One of the finest writers of short mystery stories is Robert Barnard, who recently published Rogue’s Gallery, the third collection of his short stories to have appeared over the years. Single-author story collections are rare, and it’s a real tribute to both author and publisher (Allison & Busby) that this enjoyable gathering has made it into hard covers.
In these stories, Bob pokes fun at some of his favourite targets – Tory politicians, members of the Royal Family (with special reference here to the marriage of Charles and Diana) and religion. “Sins of Scarlet”, a story set in the Vatican, won the CWA Short Story Dagger in 2006, a source of particular pleasure to me, as it had originally featured in a CWA anthology that I edited.

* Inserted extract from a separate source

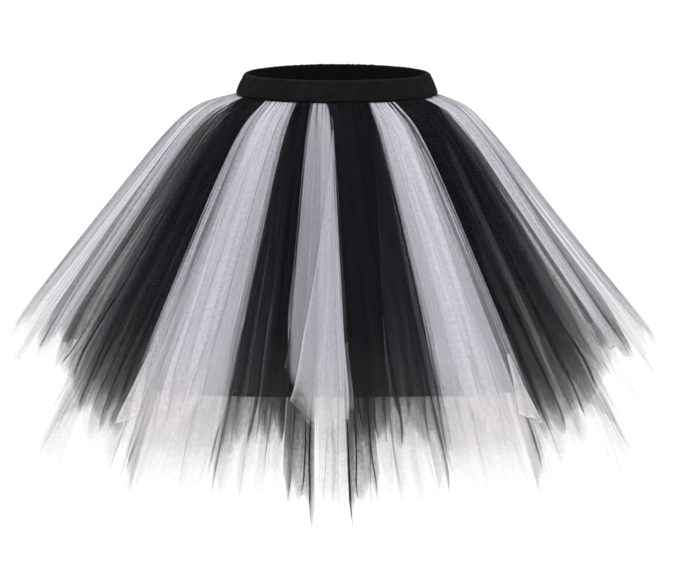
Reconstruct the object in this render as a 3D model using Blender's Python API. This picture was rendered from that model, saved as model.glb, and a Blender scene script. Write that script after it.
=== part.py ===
"""Ballet tutu: an elastic waistband in a gathered casing, a plain slip lining,
and two layers of tulle strips, black and white in turn.

Metres, +Z up, the front facing -Y. The origin is the centre of the waistband,
halfway up it, where the wearer's waist holds the skirt.

Every cloth piece is a thin closed wall. A strip of tulle is worked out from
four things: where its two edges leave the band, the bearings they then run
along, the slope of its layer down the cloth, and the length of cloth at its
corners and middle. Folds push the wall in and out across that slope.
"""
from collections import namedtuple
from math import cos, pi, radians, sin

import bmesh
import bpy
from mathutils import Vector

# ---- waistband ----------------------------------------------------------
WAIST_HALF_WIDTH = 0.116      # outside of the band, halfway up
WAIST_HALF_DEPTH = 0.087
BAND_HEIGHT = 0.025
BAND_LEAN = 0.004             # the lower edge stands this much wider, the upper one narrower
BAND_WALL = 0.0038            # elastic between two gathered plies of cloth
BAND_GATHERS = 56
GATHER_DEPTH = 0.0011
GATHER_COLUMNS = 3            # columns of points in one gather: two high, one low
# height: share of the band's, from its foot; standing: share of the gathers' depth there
Level = namedtuple("Level", "height standing")
BAND_PROFILE = (
    Level(1.00, 0.15),
    Level(0.84, 1.00),
    Level(0.14, 0.80),
    Level(0.00, 0.10),
)

# ---- tulle --------------------------------------------------------------
TULLE_WALL = 0.0018
SEAM_GAP = 0.0003             # between neighbouring pieces
PATH_STEP = 0.002             # spacing of the points that a layer's slope is summed over
SIDE_REACH = 4                # the higher, the closer to the sides their own slope stays
FOLD_PATTERN = (1, -1, -1, 1)  # how the columns of points in one fold are pushed
FOLD_COLUMNS = len(FOLD_PATTERN)
FOLD_GROWTH = 0.07            # the most that a fold is pushed, for each metre below the band
FOLD_STEEPNESS = 0.16         # the most that a fold is pushed, for each metre of its width

# ---- lining -------------------------------------------------------------
LINING_WALL = 0.0012
LINING_TUCK = 0.005           # how far its top runs up inside the band
LINING_NECK = 0.008           # it hangs straight this far below the band, then widens
LINING_DROP = 0.356           # from the band's lower edge to its hem
LINING_HEM_HALF_WIDTH = 0.222
LINING_HEM_HALF_DEPTH = 0.100
LINING_COLUMNS = 48
LINING_ROWS = 3

BAND_TOP = BAND_HEIGHT / 2
BAND_FOOT = -BAND_HEIGHT / 2
SHARP_EDGE = radians(40)      # edges that turn more than this are shaded sharp

# Slope below level, in degrees, at the skirt's left and right sides and at its front
# and back, against the length of cloth below the band.
Slope = namedtuple("Slope", "cloth left right front")
OUTER_SLOPE = (
    Slope(0.000, 10, 18, 34),
    Slope(0.025, 14, 24, 42),
    Slope(0.050, 32, 46, 50),
    Slope(0.080, 46, 50, 55),
    Slope(0.120, 51, 53, 57),
    Slope(0.350, 52, 50, 59),
    Slope(0.440, 64, 60, 66),
    Slope(0.600, 74, 74, 74),
)
UNDER_SLOPE = (
    Slope(0.000, 40, 42, 54),
    Slope(0.030, 50, 52, 60),
    Slope(0.080, 57, 58, 64),
    Slope(0.150, 60, 61, 66),
    Slope(0.400, 62, 62, 67),
    Slope(0.600, 71, 71, 73),
)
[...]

A couple of the other stories here also featured in CWA collections, although Bob’s most recent story, “Just Popped In”, which appears in Guilty Consciences, was not available. One of the most interesting stories, “The New Slavery”, deals with an important yet under-discussed topic – the way grandparents may be exploited as no-cost child-minders by their own children. It’s clear from the story what Bob’s own views are.
I’m a long-time admirer of Bob Barnard’s work, and a few weeks ago I had the pleasure of visiting him, and his wife Louise, at their home in Armley, Leeds. One of the outcomes will be an article about his career for the US magazine “Mystery Scene”. He’s one of the wittiest of writers, and if you are a Christie fan, I can also recommend his excellent study of the Queen of Crime, A Talent to Deceive.